Buber’s philosophical and theological writings, most famously I and Thou, made significant contributions to religious and Jewish thought, philosophical anthropology, biblical studies, political theory, and Zionism. In this accessible new biography, Mendes-Flohr situates Buber’s life and legacy in the intellectual and cultural life of German Jewry as well as in the broader European intellectual life of the first half of the twentieth century.
PUBLISHERS WEEKLY
Mendes-Flohr (Gershom Scholem), professor emeritus at the University of Chicago Divinity School, showcases his expertise in this definitive but dense and jargon-filled biography of the Austrian-born Jewish philosopher and theologian Martin Buber (1878 1965). Mendes-Flohr begins with Buber's abandonment by his mother when he was four years old, and links that traumatic experience with Buber's development of a "philosophy of dialogue" that called for engagement with others while recognizing the difficulty of realizing that goal. After a difficult childhood in Poland, where he was reared by grandparents who limited his contact with his peers, Buber eventually settled in Israel. He went on to become a serious thinker about the relationship between ethics and politics in Judaism, which made him a controversial figure in the Zionist movement.

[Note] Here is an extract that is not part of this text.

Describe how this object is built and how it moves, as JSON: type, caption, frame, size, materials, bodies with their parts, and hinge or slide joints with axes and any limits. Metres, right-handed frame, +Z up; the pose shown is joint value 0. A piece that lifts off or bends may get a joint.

While Mendes-Flohr's telling of Buber's life is comprehensive, his prose is often difficult to follow ("Kinesis... denotes for Buber the power actuating the longed-for realization of unity, albeit without a specific direction") and will be a barrier for any lay reader, even those with some familiarity with Buber's thinking. While the detail will be intimidating to the nonacademic, Mendes-Flohr's biography nicely maps out Buber's legacy for researchers to ponder.